Starbucks has been struggling with weak sales in the US for last few quarters. Offering more cold beverages and new lunch items barely changed anything for the coffee chain, as it had to scale back store growth and close some underperforming company-owned cafes in densely populated areas. Here’s what to look for when SBUX posts its fiscal fourth-quarter earnings after the markets close on Thursday, Nov 1.
Investors, of recent, aren’t impressed by Starbucks’ run. Expectations are that the coffee titan is set to post its second consecutive year of disappointing global sales growth. With the US segment crawling and comp-store sales falling in China, it is not really going as planned.
Starbucks, which usually closes about 50 stores a year, is expected to shutter about 150 the coming year. Along with it, it plans to cut down on its new licensed stores to around 100.
Starbucks is also facing heavy competition from McDonald’s (MCD) and Costa Coffee in the US, something any amount of waving a magic flag hasn’t seemed to slow down.

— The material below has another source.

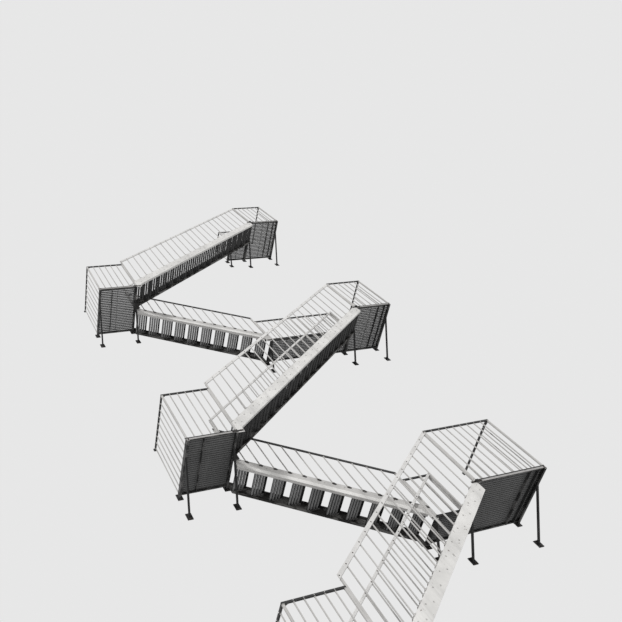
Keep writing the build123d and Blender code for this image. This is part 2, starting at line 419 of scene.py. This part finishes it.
def weathered_paint(name, colour, rust, roughness, chips, streaks, wear,
                    painted_shade=None, painted_shade_from=0.0, grime=0.0, skin_depth=0.0006):
    """Brushed paint on steel: uneven tone, runs of dirt, chips down to rust and worn edges.

    Painted shade covers all that lies further back than the given depth, for the shade behind the front
    faces. Upright faces are darkened with painted shade, for the shade in the gaps between slats.
    """
    material = new_finish(name)
    tree = material.node_tree
    shader = tree.nodes["Principled BSDF"]
    shader.inputs["Specular IOR Level"].default_value = 0.2
    cloudy = ramp(tree, grain(tree, 2.3, 5), 0.32, 0.68)
    tone = blend(tree, cloudy, shade(colour, 0.86), shade(colour, 1.06))
    brushed = ramp(tree, grain(tree, 60, 3, (1, 1, 0.25)), 0.35, 0.75)
    tone = blend(tree, combine(tree, "MULTIPLY", brushed, 0.25), tone, shade(colour, 0.78))
    run = ramp(tree, grain(tree, 9, 6, (1, 1, 0.09)), 0.50, 0.78)
    tone = blend(tree, combine(tree, "MULTIPLY", run, streaks), tone, shade(colour, 0.42))
    # Painted shade: all that lies further back than the given depth turns to the dark colour, broken a
    # little by noise
    if painted_shade:
        place = tree.nodes.new("ShaderNodeTexCoord")
        parts = tree.nodes.new("ShaderNodeSeparateXYZ")
        tree.links.new(place.outputs["Object"], parts.inputs["Vector"])
        beyond = ramp(tree, parts.outputs["Y"], painted_shade_from, painted_shade_from + 0.01)
        cloud = ramp(tree, grain(tree, 5, 5), 0.20, 0.55)
        shade_cover = combine(tree, "MULTIPLY", beyond, combine(tree, "MAXIMUM", cloud, 0.8))
        tone = blend(tree, shade_cover, tone, painted_shade)
    # Painted shade: upright faces are darkened towards a tenth of the colour, for the shade in the gaps
    # between slats
    if grime:
        geometry = tree.nodes.new("ShaderNodeNewGeometry")
        parts = tree.nodes.new("ShaderNodeSeparateXYZ")
        tree.links.new(geometry.outputs["Normal"], parts.inputs["Vector"])
        level = tree.nodes.new("ShaderNodeMath")
        level.operation = "ABSOLUTE"
        tree.links.new(parts.outputs["Z"], level.inputs[0])
        upright = combine(tree, "SUBTRACT", 1.0, ramp(tree, level.outputs[0], 0.35, 0.80))
        tone = blend(tree, combine(tree, "MULTIPLY", upright, grime), tone, shade(colour, 0.10))
    chip = ramp(tree, grain(tree, 17, 9, rough=0.68), 0.70 - chips, 0.715 - chips)
    edge, normal = worn_edges(tree, 0.0025)
    bare = combine(tree, "MAXIMUM", chip, combine(tree, "MULTIPLY", edge, wear))
    rusty = blend(tree, ramp(tree, grain(tree, 48, 6), 0.35, 0.65), shade(rust, 0.55), shade(rust, 1.25))
    tree.links.new(blend(tree, bare, tone, rusty), shader.inputs["Base Color"])
    rough = node(tree, "ShaderNodeMapRange", To_Min=roughness, To_Max=0.92)
    tree.links.new(bare, rough.inputs["Value"])
    uneven = combine(tree, "MULTIPLY", grain(tree, 31, 4), 0.14)
    tree.links.new(combine(tree, "ADD", rough.outputs["Result"], uneven), shader.inputs["Roughness"])
    skin = node(tree, "ShaderNodeBump", Strength=0.32, Distance=skin_depth)
    height = combine(tree, "SUBTRACT", grain(tree, 210, 3), combine(tree, "MULTIPLY", bare, 0.3))
    tree.links.new(height, skin.inputs["Height"])
    tree.links.new(normal, skin.inputs["Normal"])
    tree.links.new(skin.outputs["Normal"], shader.inputs["Normal"])
    return material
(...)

Comparable-store sales is now touted to be below 3% in fiscal 2018 – this marks the third consecutive year of the core metric taking a hit. From 2013 through 2015, it was in the 6-7% range.
However, the team is expecting business to recover due to “drink innovations” and a new delivery platform in China. Investors will be on the lookout for projections on how it is going to tackle the new holiday quarter.
The $900-million bet!
Earlier this month, activist investor Bill Ackman of Pershing Square Capital revealed that his fund had 15.2 million shares of Starbucks (SBUX). At the time, it was worth about $900 million.
With this reveal, Starbucks joins Pershing’s other food and beverage holdings – Chipotle Mexican Grill, Restaurant Brands International (parent of Burger King and Tim Horton’s) and Mondelez.
In his presentation at the Grant’s Interest Rate Observer conference, Ackman also touted China as the company’s single largest growth opportunity, noting that Starbucks’ current two-year share repurchase plan represents 20% of its market value.
A brew to look for?
Starbucks seems to have done a lot of work, including making drastic changes to its offerings, ramping up the food menu and coming up with innovative new beverages. The company also found a delivery partner in China, and is looking to expand beyond large US cities. On the financial front, it shifted to lifting spending on direct shareholder returns such as dividends and stock repurchases.
All these moves could help Starbucks achieve a healthy long-term rebound, with rivals McDonald’s and Dunkin’ Brands Group enjoying bouts of growth rebounds lately. However, a stable comeback is only possible if the coffee chain gets its game right with its core US market – something that everyone will have an eye for when the posts results this week.